The CompoundValue() function, with parameter labels, looks like this:
CompoundValue(length, "visible data", "historical data")
As the OP noted, this isn't really particularly clear. Here's what the parameters represent:
length: the offset number of bars for this variable.
In our example, def x = x[1] + 1
, there is a 1 bar offset, so our statement starts as CompoundValue(length=1, ...)
. If instead, it was a larger offset, say 14 bars, we'd put CompoundValue(length=14, ...)
"visible data": the value or calculation thinkScript should perform if DATA IS AVAILABLE for the current bar.
Again, in our example, we're using a calculation of x[1] + 1
, so CompoundValue(length=1, "visible data"=(x[1] + 1), ...)
. (Parentheses around the equation aren't necessary, but may help with clarity.)
"historical data": the value to use if NO DATA IS AVAILABLE for the current bar.
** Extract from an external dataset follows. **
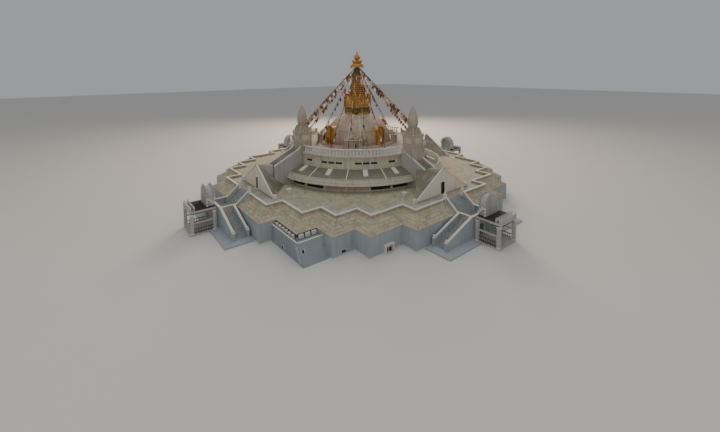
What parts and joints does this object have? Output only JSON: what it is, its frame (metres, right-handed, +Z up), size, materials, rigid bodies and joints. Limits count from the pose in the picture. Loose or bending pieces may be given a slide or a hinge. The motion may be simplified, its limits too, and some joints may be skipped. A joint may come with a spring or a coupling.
{
  "type": "one-tenth scale model of a round stupa on a stepped base",
  "caption": "Scale model of a white domed stupa with a golden ringed spire on a round gallery, stone-clad stepped base, gabled wings, stairs and porches.",
  "frame": {"origin": "centre of the base on the ground, under the spire", "axes": "+Z up along the spire; the four stairs face +X, +Y, -X and -Y; the annex is in the corner between +X and -Y"},
  "size_m": [9.176, 9.176, 3.925],
  "materials": {
    "white_render": "painted render",
    "stone_cladding": "split stone slabs",
    "grey_roofing": "weathered sheet",
    "floor_concrete": "plain",
    "gilded_copper": "gilded",
    "flag_line": "woven"
  },
  "bodies": {
    "root": {"ground_floor": "floor_concrete", "upper_floor": "floor_concrete", "lower_wall_ne": "white_render", "lower_wall_nw": "white_render", "lower_wall_sw": "white_render", "lower_wall_se": "white_render", "rampart_ne": "stone_cladding", "rampart_nw": "stone_cladding", "rampart_sw": "stone_cladding", "rampart_se": "stone_cladding", "upper_slope_ne": "stone_cladding", "upper_slope_nw": "stone_cladding", "upper_slope_sw": "stone_cladding", "upper_slope_se": "stone_cladding", "gallery_ne": "white_render", "gallery_nw": "white_render", "gallery_sw": "white_render", "gallery_se": "white_render", "ring_roof_ne": "grey_roofing", "ring_roof_nw": "grey_roofing", "ring_roof_sw": "grey_roofing", "ring_roof_se": "grey_roofing", "balustrade_ne": "white_render", "balustrade_nw": "white_render", "balustrade_sw": "white_render", "balustrade_se": "white_render", "wing_east": "white_render", "wing_north": "white_render", "wing_west": "white_render", "wing_south": "white_render", "pier_spire_east": "white_render", "pier_spire_south": "white_render", "niche_east": "gilded_copper", "niche_north": "gilded_copper", "niche_west": "gilded_copper", "niche_south": "gilded_copper", "upper_stair_east": "white_render", "upper_stair_north": "white_render", "upper_stair_west": "white_render", "upper_stair_south": "white_render", "lower_stair_east": "white_render", "lower_stair_north": "white_render", "lower_stair_west": "white_render", "lower_stair_south": "white_render", "pavilion_east": "white_render", "pavilion_north": "white_render", "pavilion_west": "white_render", "pavilion_south": "white_render", "drum": "white_render", "terrace": "white_render", "dome_plinth": "white_render", "dome": "white_render", "harmika": "gilded_copper", "spire": "gilded_copper", "umbrella": "gilded_copper", "finial": "gilded_copper", "annex": "white_render", "flag_lines": "flag_line"}
  },
  "joints": []
}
In our example, if no data is available, we'll use a value of 1
.
Now, in thinkScript, parameter labels aren't required if the arguments are in order and/or defaults are supplied. So, we could write this CompoundValue statement like this without the labels:
def y = CompoundValue(1, y[1] + 1, 1);
or like this with the labels:
def y = CompoundValue(length=1, "visible data"=(y[1] + 1), "historical data"=1);
(Note that parameter names containing spaces have to be surrounded by double quotes. Single-word parameter names don't need the quotes. Also, I've placed parens around the equation just for the sake of clarity; this is not required.)
In summary: CompoundValue(...) is needed to ensure a variable uses the actual desired offset/number of bars in a system (thinkScript) that otherwise overrides the specified offsets with a higher number if present.
If all the offsets in a script are the same, or if one is using a different programming system, then CompoundValue() can simply be broken down into its appropriate calculations or values, eg def x = x[1] + 1
or, alternatively, an if/else
statement that fills in the values desired at whatever bars or conditions are needed.